Война на море - Эпоха Нельсона | страница 79
Неаполитанский двор, при котором чопорная Англия имела таких странных представителей, был двор нерешительности и козней. Все члены его единодушно ненавидели Францию; но ненависть короля была боязлива и недеятельна, а ненависть королевы была исполнена энергии. Правительство колебалось между этими двумя влияниями, уступая по очереди то робости испанского Бурбона, то заносчивости австрийской эрцгерцогини. Один иностранец, одинаково пользовавшийся милостью как короля, так и королевы, руководил делами на этом извилистом пути. Это был двойник Годоя, кавалер Актон, уже более двадцати лет управлявший королевой. Актон, сын одного ирландского врача, родился в Безансоне в 1737 г. В 1779 г. судьба забросила его к Неаполитанскому двору, где он попал в милость королевы, и последовательно управлял министерствами морским, военным, и наконец, иностранных дел, которое в эту эпоху, то есть в 1798 г., было в его руках. Совершенно преданный партии союза с Англией, частный друг сэра Вильяма Гамильтона, он во все продолжение своего владычества был слепым орудием британского кабинета.

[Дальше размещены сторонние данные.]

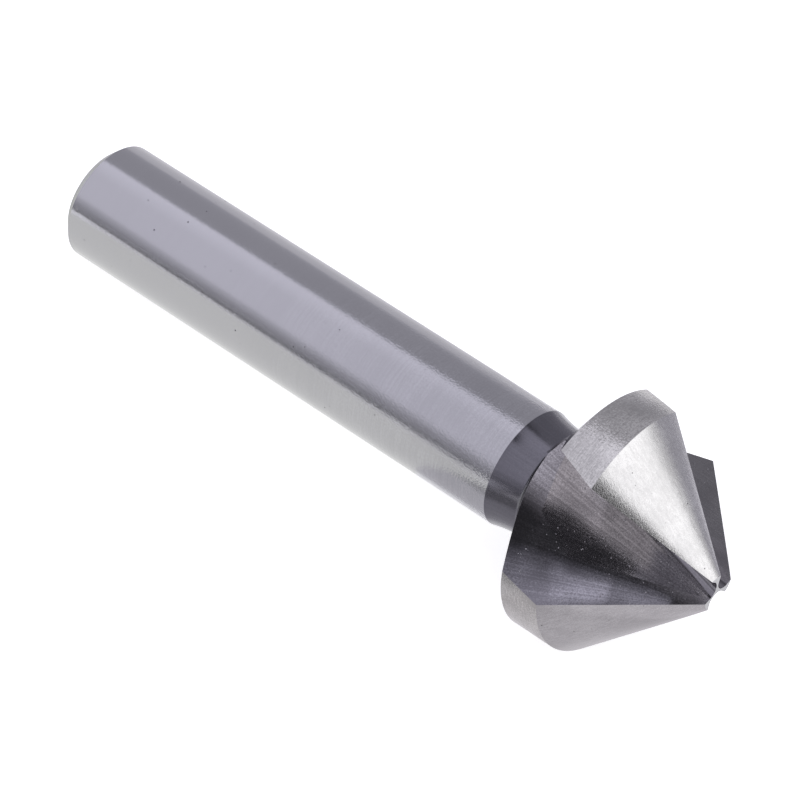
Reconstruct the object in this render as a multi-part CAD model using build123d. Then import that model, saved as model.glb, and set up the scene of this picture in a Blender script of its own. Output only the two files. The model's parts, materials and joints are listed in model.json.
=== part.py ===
from build123d import *
import os
from math import acos, atan2, cos, degrees, hypot, radians, sin, tan

# Three-flute 90 degree countersink bit in high-speed steel, ground from one bar.
# The tool is built upright on its own axis: Z is the axis, 0 is the end of the shank and the tip is
# at the top. At the end it is laid down on two teeth and the end of its shank, as it rests on a table.

# ---- sizes that drive the part (mm and degrees) ----
overall_length = 63.0        # end of the shank to the flat at the tip
tooth_count = 3

shank_diameter = 10.0
shank_chamfer = 0.8          # 45 degree chamfer round the free end

neck_length = 2.9            # dark unground part between shank and head
neck_diameter = 9.2          # where the head starts; the neck swells in one arc to the shank
neck_fillet = 0.4            # in the corner between neck and head

head_diameter = 20.5
band_length = 3.83           # cylindrical band, measured at the cutting corner
shoulder_angle = 60.0        # slope of the back of the head, measured from the axis
point_angle = 90.0
tip_diameter = 3.5

relief_drop = 0.4            # how far the cone of each tooth falls away from its edge to its heel
land_angle = 60.0            # turn from cutting corner to heel of one tooth

hook_angle = 11.2            # lean of the cutting face past the radius, seen along the axis
rake_skew = 17.1             # lean of the cutting face along the axis
rake_offset = 0.65           # how far the cutting face passes beside the axis at the tip
floor_lean = 22.8            # turn of the flute floor, seen along the axis
floor_offset = -0.09         # distance of the flute floor from the axis at the tip
floor_clearance = 0.05       # height of the flute floor over the neck where the head starts
root_radius = 0.8            # fillet in the bottom of the flute

# ---- radii and heights worked out from them ----
shank_radius = shank_diameter / 2
neck_radius = neck_diameter / 2
head_radius = head_diameter / 2
tip_radius = tip_diameter / 2

cone_slope = tan(radians(point_angle / 2))
z_tip = overall_length
z_corner = z_tip - (head_radius - tip_radius) / cone_slope
z_band = z_corner - band_length
z_shoulder = z_band - (head_radius - neck_radius) / tan(radians(shoulder_angle))
z_neck = z_shoulder - neck_length
tooth_pitch = 360.0 / tooth_count


def direction(turn):
    """Unit vector square to the axis at a turn in degrees."""
    return Vector(cos(radians(turn)), sin(radians(turn)), 0)


# ---- turned blank: half outline in the XZ plane, turned once round the axis ----
before_neck = Polyline(
    (0, 0, 0),
    (shank_radius - shank_chamfer, 0, 0),
    (shank_radius, 0, shank_chamfer),
    (shank_radius, 0, z_neck),
)
neck = TangentArc((neck_radius, 0, z_shoulder), (shank_radius, 0, z_neck), tangent=(0, 0, -1))
after_neck = Polyline(
    (neck_radius, 0, z_shoulder),
    (head_radius, 0, z_band),
    (head_radius, 0, z_corner),
    (tip_radius, 0, z_tip),
    (0, 0, z_tip),
    (0, 0, 0),
)
outline = make_face(before_neck + neck + after_neck)
neck_corner = outline.vertices().sort_by_distance((neck_radius, 0, z_shoulder))[0]
outline = fillet(neck_corner, neck_fillet)
blank = revolve(outline, Axis.Z)

# ---- one flute ----
# Two planes make it. The cutting face is  x = rake_offset - hook * y + skew * (z_tip - z).
# The floor lies at the distance  floor_offset + floor_rise * (z_tip - z)  from the axis, square to
# floor_normal; it comes out of the head level with the neck, so the neck is left whole.
hook = tan(radians(hook_angle))
skew = tan(radians(rake_skew))
floor_normal = direction(90 - floor_lean)
floor_rise = (neck_radius + floor_clearance - floor_offset) / (z_tip - z_shoulder)


def flute_root(z):
    """Point at height z where the cutting face and the flute floor would meet in a sharp corner."""
    beside = rake_offset + skew * (z_tip - z)
    distance = floor_offset + floor_rise * (z_tip - z)
    y = (distance - floor_normal.X * beside) / (floor_normal.Y - floor_normal.X * hook)
    return Vector(beside - hook * y, y, z)


rake_side = Vector(-1, -hook, -skew).normalized()
floor_side = (floor_normal + Vector(0, 0, floor_rise)).normalized()
flute_line = rake_side.cross(floor_side).normalized()
if flute_line.Z < 0:
    flute_line = flute_line * -1
up_the_face = rake_side.cross(flute_line).normalized()
if up_the_face.Y < 0:
    up_the_face = up_the_face * -1
flute_angle = 180 - degrees(acos(rake_side.dot(floor_side)))

flute_reach = 2 * head_diameter
wheel_plane = Plane(origin=flute_root(z_tip), x_dir=up_the_face, z_dir=flute_line)
wheel_corner = (0, 0)
wheel_face = (flute_reach, 0)
wheel_rim = (flute_reach * cos(radians(flute_angle)), flute_reach * sin(radians(flute_angle)))
wheel_outline = make_face(Polyline(wheel_corner, wheel_face, wheel_rim, close=True))
wheel_outline = fillet(wheel_outline.vertices().sort_by_distance((0, 0, 0))[0], root_radius)
flute = extrude(wheel_plane * wheel_outline, flute_reach, both=True)
z_run_out = z_shoulder - neck_fillet
flute &= Pos(0, 0, z_run_out) * Cylinder(
    head_diameter, flute_reach, align=(Align.CENTER, Align.CENTER, Align.MIN)
)

# ---- where the sharp corners of a tooth lie ----


def rake_turn(z):
    """Turn in degrees where the cutting face meets the band at height z."""
    # x + hook * y = beside, on the circle of the head radius
    beside = rake_offset + skew * (z_tip - z)
    reach = hypot(1, hook)
    return degrees(atan2(hook, 1) + acos(beside / (head_radius * reach)))


def floor_turn(z):
    """Turn in degrees where the flute floor meets the band at height z."""
    distance = floor_offset + floor_rise * (z_tip - z)
    return 90 - floor_lean + degrees(acos(distance / head_radius))


corner_turn = rake_turn(z_corner)

# ---- relief of one tooth: all that stands outside a cone moved a little off the axis ----
relief_turn = corner_turn + land_angle
relief_margin = 2.0
z_relief = z_corner - relief_margin
relief_shift = direction(relief_turn) * relief_drop
relief_base = head_radius + relief_margin * cone_slope - relief_drop / 2
relief_height = relief_base / cone_slope
relief_cone = Pos(relief_shift.X, relief_shift.Y, z_relief) * Cone(
    relief_base, 0, relief_height, align=(Align.CENTER, Align.CENTER, Align.MIN)
)
sector_start = corner_turn - tooth_pitch + (tooth_pitch - land_angle) / 2
sector = Pos(0, 0, z_relief) * Rot(0, 0, sector_start) * Cylinder(
    head_diameter, z_tip - z_relief + relief_margin, arc_size=tooth_pitch,
    align=(Align.NONE, Align.NONE, Align.MIN),
)
relief = sector - relief_cone

# ---- cut the teeth out of the blank ----
tool = blank
for tooth in range(tooth_count):
    tool -= Rot(0, 0, tooth * tooth_pitch) * relief
for tooth in range(tooth_count):
    tool -= Rot(0, 0, tooth * tooth_pitch) * flute

# ---- lay the tool down ----
# It touches the table at the front corner of one tooth, at the back corner of the heel of the next
# tooth and at the edge of the shank chamfer. A point at turn t, radius r and height z sinks to
# r * cos(t - down) - z * tan(tilt), and this is the same for all three.
front_turn = radians(corner_turn)
heel_turn = radians(floor_turn(z_band))
share = (z_corner - shank_chamfer) / (z_corner - z_band)
lever_x = head_radius * ((1 - share) * cos(front_turn) + share * cos(heel_turn))
lever_y = head_radius * ((1 - share) * sin(front_turn) + share * sin(heel_turn))
down_turn = atan2(lever_y, lever_x) - acos(shank_radius / hypot(lever_x, lever_y))
tilt = atan2(head_radius * cos(front_turn - down_turn) - shank_radius, z_corner - shank_chamfer)

up = Vector(-cos(tilt) * cos(down_turn), -cos(tilt) * sin(down_turn), sin(tilt))
forward = Vector(sin(tilt) * cos(down_turn), sin(tilt) * sin(down_turn), cos(tilt))
lying = Plane(origin=(0, 0, 0), x_dir=forward, z_dir=up).to_local_coords(tool)
box = lying.bounding_box()
countersink_bit = Pos(-box.center().X, -box.center().Y, -box.min.Z) * lying
countersink_bit.label = "countersink_bit"

os.makedirs("parts", exist_ok=True)
export_step(countersink_bit, "parts/countersink_bit.step")
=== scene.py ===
"""Countersink bit in high-speed steel, lying on a pale table under soft studio light.

The whole bit is one piece of steel. Its surface is worked out as patches on the exact cylinders, cones and
planes that a grinder makes, each patch with its own finish and its own map in millimetres.
"""
import json
import logging
from dataclasses import dataclass, field
from enum import Enum
from math import acos, atan2, cos, hypot, pi, radians, sin, tan

import bmesh
import bpy
import numpy as np
from mathutils import Matrix, Vector


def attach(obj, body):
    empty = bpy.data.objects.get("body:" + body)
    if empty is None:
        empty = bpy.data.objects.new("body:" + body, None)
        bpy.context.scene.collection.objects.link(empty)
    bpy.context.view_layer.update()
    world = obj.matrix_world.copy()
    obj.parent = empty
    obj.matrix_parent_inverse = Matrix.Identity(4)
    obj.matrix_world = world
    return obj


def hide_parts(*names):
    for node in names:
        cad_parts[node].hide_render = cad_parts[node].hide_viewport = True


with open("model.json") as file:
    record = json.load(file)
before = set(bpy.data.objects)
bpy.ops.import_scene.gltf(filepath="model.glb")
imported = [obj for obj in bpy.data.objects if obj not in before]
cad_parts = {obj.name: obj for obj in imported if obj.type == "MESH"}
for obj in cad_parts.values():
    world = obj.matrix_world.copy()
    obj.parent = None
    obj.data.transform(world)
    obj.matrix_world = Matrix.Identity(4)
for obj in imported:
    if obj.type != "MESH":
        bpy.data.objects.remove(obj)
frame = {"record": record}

LOG = logging.getLogger("countersink")
MM = 0.001
TINY = 1e-12
NODE = "countersink_bit"
Tree = bpy.types.NodeTree
Socket = bpy.types.NodeSocket


class Finish(Enum):
    """The finishes of the bit; the value is the material slot."""

    SHANK = 0
    CHAMFER = 1
    NECK = 2
    BAND = 3
    LAND = 4
    CUTTING_FACE = 5
    FLUTE_FLOOR = 6
    TIP = 7
    FLUTE_ROOT = 8


@dataclass(frozen=True)
class Patch:
    """A grid of points in tool coordinates, in millimetres, with a map in millimetres."""

    points: np.ndarray
    chart: np.ndarray
    finish: Finish


def grid_patch(points: np.ndarray, along: np.ndarray, across: np.ndarray, finish: Finish) -> Patch:
    """Make a patch from a grid and its two lengths.

    Args:
        points: Rows by columns by 3, in millimetres.
        along: First map coordinate, in millimetres.
        across: Second map coordinate, in millimetres.
        finish: What the surface is made like.

    Returns:
        The patch.
    """
    shape = points.shape[:2]
    chart = np.stack([np.broadcast_to(along, shape), np.broadcast_to(across, shape)], axis=-1)
    return Patch(points, chart, finish)


def turned(points: np.ndarray, turn: float) -> np.ndarray:
    """Points turned about the tool's axis: x and y by the rotation of that angle in radians."""
    c, s = cos(turn), sin(turn)
    return points @ np.array([[c, s, 0.0], [-s, c, 0.0], [0.0, 0.0, 1.0]])


def direction(turn: float) -> np.ndarray:
    """Unit vector square to the axis at a turn in radians."""
    return np.array([cos(turn), sin(turn)])


def unit(vector: np.ndarray) -> np.ndarray:
    """The vector at length 1."""
    return vector / np.linalg.norm(vector)


@dataclass(frozen=True)
class Blank:
    """The turned outline of the bit. Heights are from the end of the shank, all in millimetres."""

    shank_diameter: float = 10.0
    shank_chamfer: float = 0.8
    overall_length: float = 63.0
    neck_length: float = 2.9
    neck_diameter: float = 9.2
    neck_fillet: float = 0.4
    head_diameter: float = 20.5
    band_length: float = 3.83
    shoulder_angle: float = radians(60.0)
    half_point: float = radians(45.0)
    tip_diameter: float = 3.5

    @property
    def head(self) -> float:
        """Radius of the band."""
        return self.head_diameter / 2

    @property
    def z_corner(self) -> float:
        """Height of the cutting corner."""
        return self.overall_length - (self.head - self.tip_diameter / 2) / tan(self.half_point)

    @property
    def z_band(self) -> float:
        """Height where the band starts."""
        return self.z_corner - self.band_length

    @property
    def z_shoulder(self) -> float:
        """Height where the back of the head starts."""
        return self.z_band - (self.head - self.neck_diameter / 2) / tan(self.shoulder_angle)

    @property
    def z_neck(self) -> float:
        """Height where the ground shank stops."""
        return self.z_shoulder - self.neck_length

    def fillet_ends(self) -> tuple[float, float]:
        """Heights where the fillet between neck and head starts and ends.

        Returns:
            The lower and the upper height.
        """
        r, slope = self.neck_fillet, self.shoulder_angle
        low = r * (1 - cos(slope)) / sin(slope)
        return self.z_shoulder - low, self.z_shoulder - low + r * sin(slope)

    def radius(self, z: np.ndarray) -> np.ndarray:
        """Radius of the neck, its fillet and the back of the head.

        The neck is an arc that leaves the shank and runs parallel to the axis where the head starts. The
        fillet is an arc tangent to that direction and to the cone behind it.

        Args:
            z: Heights in millimetres.

        Returns:
            The radius at each height, in millimetres.
        """
        neck, drop = self.neck_diameter / 2, self.shank_diameter / 2 - self.neck_diameter / 2
        arc = (self.neck_length**2 + drop**2) / (2 * drop)
        low, high = self.fillet_ends()
        on_neck = neck + arc - np.sqrt(arc**2 - np.clip(self.z_shoulder - z, 0, self.neck_length) ** 2)
        dip = np.sqrt(np.clip(self.neck_fillet**2 - (z - low) ** 2, 0, None))
        on_fillet = neck + self.neck_fillet - dip
        on_cone = neck + (z - self.z_shoulder) * tan(self.shoulder_angle)
        return np.where(z <= low, on_neck, np.where(z <= high, on_fillet, np.minimum(on_cone, self.head)))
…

С 1776 г. королева имела право на совещательный голос в совете. Это право она приобрела согласно с условиями ее брачного договора - по рождении сына. Мария - Каролина, сестра королевы французской и младшая дочь императора Франца I и Марии-Терезии, имела тогда 25 лет от роду. Прекрасная собой, живая, умная, она любила реформы, и была чувствительна к рукоплесканиям, какими осыпала тогда Англия филантропические виды принцев австрийского дома. Все славили ее деятельность, ее любовь к искусствам, ее просвещенный ум, возвышенность ее идей. Все это заставляло надеяться, что неаполитанцам не приведется сожалеть о ее влиянии на ум беззаботного сына Карла III. Если бы судьба назначила Марии - Каролине управлять какой-нибудь из первостепенных наций, то, может быть, она бы стала в один ряд с величайшими из монархинь: слава прикрыла бы ее слабости. Во времена более спокойные, она упрочила бы счастье Неаполя, и ошибки ее были бы ей прощены; но, к несчастью, судьба бросила ее в эпоху тревоги и волнения, на поприще слишком тесное для ее деятельного ума. Французская революция поселила в ней глубокую ненависть к идеям, которые, ниспровергнув престол Людовика XVI, дерзнули возвести на эшафот Марию-Антуанетту. Чувствуя необходимость подавлять мятежные наклонности в самом их начале, она прислушивалась к Актону и вслед за ним твердила, что народ верен и предан, но что все дворяне отъявленные якобинцы. Вследствие подобных подозрений самое высшее дворянство Неаполя было брошено в темницы. Однако самые злые враги Марии-Каролины признают, что никогда бы она не решилась содействовать жестокостям своих министров, если бы их внушения не ослепляли ее. Но благородная кровь Марии-Терезии уступила государственной необходимости и софизмам политики.